En se localisant en périphérie, les ménages subissent une moindre pression foncière mais supportent des coûts de déplacement domicile-travail importants. A ces coûts s’ajoutent ceux liés au transport des biens finaux, si les firmes de distribution sont restées localisées au centre. Ces dernières en maintenant une localisation centrale minimisent les coûts de transport du bien intermédiaire mais supportent simultanément une concurrence pour l’occupation des sols.

En liant le profit des firmes distributrices à la densité de population, la dispersion de la population devient une force d’attraction pour ces firmes, force qui est contrecarrée par les coûts de transport des biens intermédiaires en provenance des firmes manufacturières supposées être localisées au centre.

Les conclusions issues des simulations réalisées sont en partie proches de celles obtenues dans le cadre du modèle standard. Une baisse des coûts de transport domicile-travail équivaut à une augmentation du revenu. Elle occasionne un étalement urbain caractérisé par une augmentation de la population en périphérie et par une extension de la frontière urbaine. La baisse des coûts de transport des biens finaux se traduit là aussi par un étalement de la population mais la frontière de la ville est identique.
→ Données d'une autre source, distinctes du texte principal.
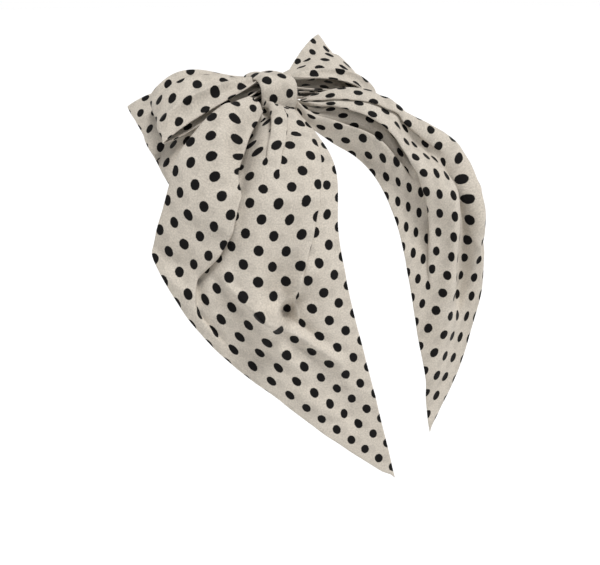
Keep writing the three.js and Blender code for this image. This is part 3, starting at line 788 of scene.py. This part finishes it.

Les forces centrifuges n’opèrent sur les firmes distributrices que si la dispersion de la population est suffisante et que si le coût de transport du bien intermédiaire est faible. Une causalité circulaire s’instaure alors avec l’arrivée de nouveaux résidents, sensibles à la localisation de ces emplois en périphérie. Ils constituent à leur tour une force d’attraction pour d’autres firmes.

D’autres modèles introduisent comme force de dispersion les coûts urbains entendus comme la pression foncière, les coûts de migrations alternantes mais ils s’intéressent à la structure urbaine dans le cas de deux régions (Helpman 1995, Tabucki, 1998).